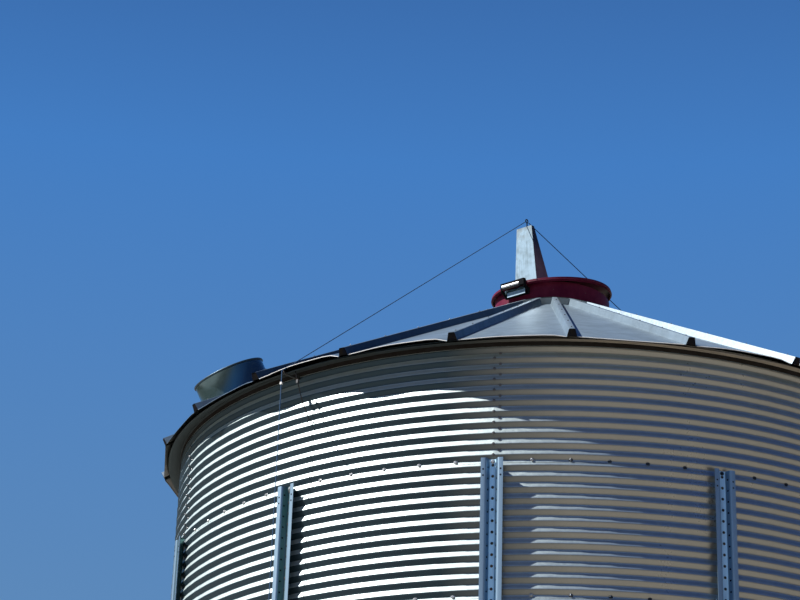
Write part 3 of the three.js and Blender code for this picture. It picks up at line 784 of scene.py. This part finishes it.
def panel_point(rib, r, share, height):
    """On the flat between a rib and the next."""
    edge = RIB_HALF_BASE + RIB_FOOT
    left = roof_point(rib, r, edge, height)
    right = roof_point(rib + RIB_STEP, r, -edge, height)
    point = left.lerp(right, share)
    bulge = noise.noise(point * DIMPLE_SCALE)
    point.z += DIMPLE * bulge * math.sin(math.pi * share)
    panel = round((rib - FIRST_RIB) / RIB_STEP) % RIBS
    point.z += panel_bow(panel, r, share)
    return point


SKIN_BACK = ROOF_SHEET * 1.5
FLAT_BELOW = 0.004
ROOF_SHARP = 28.0


def add_roof():
    """Two panels and their ribs for each node, as one closed sheet with a rounded lower edge."""
    for pair in range(RIBS // 2):
        azimuth = FIRST_RIB + 2 * pair * RIB_STEP
        stations = roof_stations(azimuth)
        end = (azimuth + 2 * RIB_STEP, -(RIB_HALF_BASE + RIB_FOOT + RIB_SLACK))

        def chain(r, top, drop=0.0):
            points = []
            for rib, side, height, low_side, low_height, share in stations:
                if side is None:
                    point = panel_point(rib, r, share, height if top else low_height)
                    flat = 1.0
                else:
                    chosen = (side, height) if top else (low_side, low_height)
                    point = roof_point(rib, r, *chosen)
                    flat = max(0.0, 1 - height / FLAT_BELOW)
                point.z -= drop * flat
                points.append(point)
            last = roof_point(end[0], r, end[1], 0.0 if top else -ROOF_SHEET)
            last.z -= drop
            points.append(last)
            return points

        radii = [EAVE_R + (PEAK_R - EAVE_R) * k / ROOF_ROWS for k in range(ROOF_ROWS + 1)]
        over = [chain(EAVE_R - back, True, EAVE_LIP * drop) for back, drop in EAVE_ROUND]
        over += [chain(r, True) for r in [EAVE_R - EAVE_ROUND_END] + radii[1:]]
        below = [chain(EAVE_R - SKIN_BACK, False, EAVE_LIP), chain(EAVE_R - SKIN_BACK, False)]
        below += [chain(r, False) for r in radii[1:]]
        skin = Skin()
        count = len(over[0])
        rows = over + below[::-1]
        points = [p for row in rows for p in row]
        faces = []
        for row in range(len(rows)):
            following = (row + 1) % len(rows)
            for i in range(count - 1):
                a, b = row * count + i, row * count + i + 1
                c, d = following * count + i + 1, following * count + i
                faces.append((b, a, d, c))
        half = len(over)
        total = len(rows)
        for row in range(half - 1):
            a, b = row * count, (row + 1) * count
            c, d = (total - 2 - row) * count, (total - 1 - row) * count
            faces.append((a, d, c, b))
            faces.append((a + count - 1, b + count - 1, c + count - 1, d + count - 1))
        skin.add(points, faces)
        name = f"roof_sheets_{pair + 1}"
        skin.piece(name, ROOF, "roof_sheet", [f"roof_panels_{pair + 1}"], ROOF_SHARP)


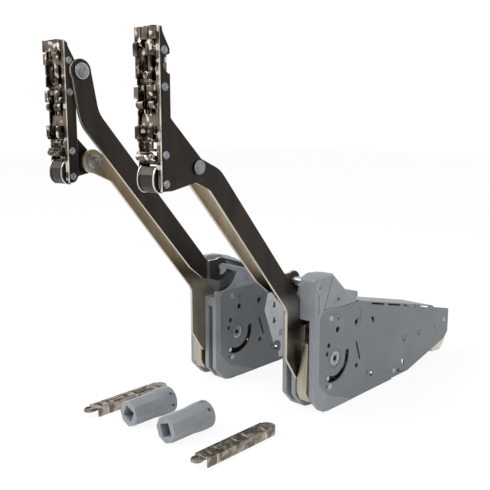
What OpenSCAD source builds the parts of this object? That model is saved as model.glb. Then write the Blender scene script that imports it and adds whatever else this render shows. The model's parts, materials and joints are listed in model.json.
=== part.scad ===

● ● ● ● ● ● ●

# Short task
Give back the opening line of the records above and every line after it, up to and including the one with "return points", unchanged.

# Full answer
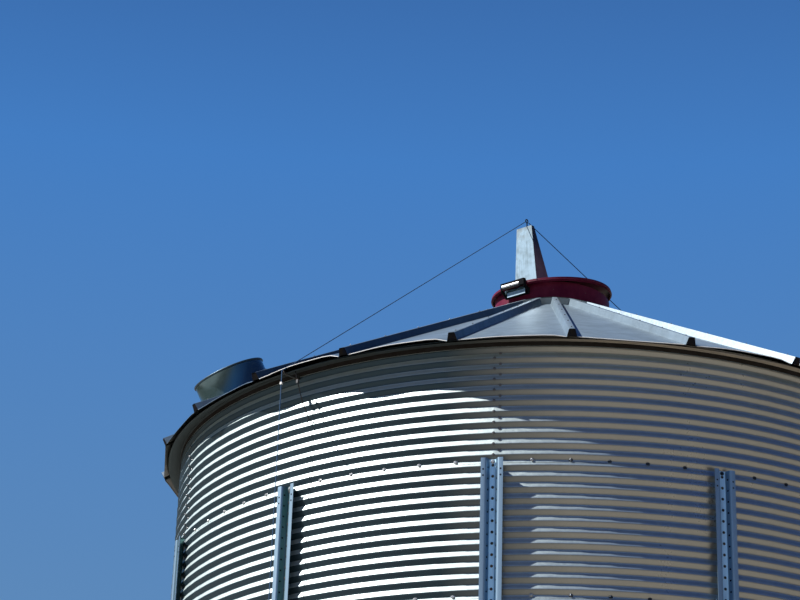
Write part 3 of the three.js and Blender code for this picture. It picks up at line 784 of scene.py. This part finishes it.
def panel_point(rib, r, share, height):
    """On the flat between a rib and the next."""
    edge = RIB_HALF_BASE + RIB_FOOT
    left = roof_point(rib, r, edge, height)
    right = roof_point(rib + RIB_STEP, r, -edge, height)
    point = left.lerp(right, share)
    bulge = noise.noise(point * DIMPLE_SCALE)
    point.z += DIMPLE * bulge * math.sin(math.pi * share)
    panel = round((rib - FIRST_RIB) / RIB_STEP) % RIBS
    point.z += panel_bow(panel, r, share)
    return point


SKIN_BACK = ROOF_SHEET * 1.5
FLAT_BELOW = 0.004
ROOF_SHARP = 28.0


def add_roof():
    """Two panels and their ribs for each node, as one closed sheet with a rounded lower edge."""
    for pair in range(RIBS // 2):
        azimuth = FIRST_RIB + 2 * pair * RIB_STEP
        stations = roof_stations(azimuth)
        end = (azimuth + 2 * RIB_STEP, -(RIB_HALF_BASE + RIB_FOOT + RIB_SLACK))

        def chain(r, top, drop=0.0):
            points = []
            for rib, side, height, low_side, low_height, share in stations:
                if side is None:
                    point = panel_point(rib, r, share, height if top else low_height)
                    flat = 1.0
                else:
                    chosen = (side, height) if top else (low_side, low_height)
                    point = roof_point(rib, r, *chosen)
                    flat = max(0.0, 1 - height / FLAT_BELOW)
                point.z -= drop * flat
                points.append(point)
            last = roof_point(end[0], r, end[1], 0.0 if top else -ROOF_SHEET)
            last.z -= drop
            points.append(last)
            return points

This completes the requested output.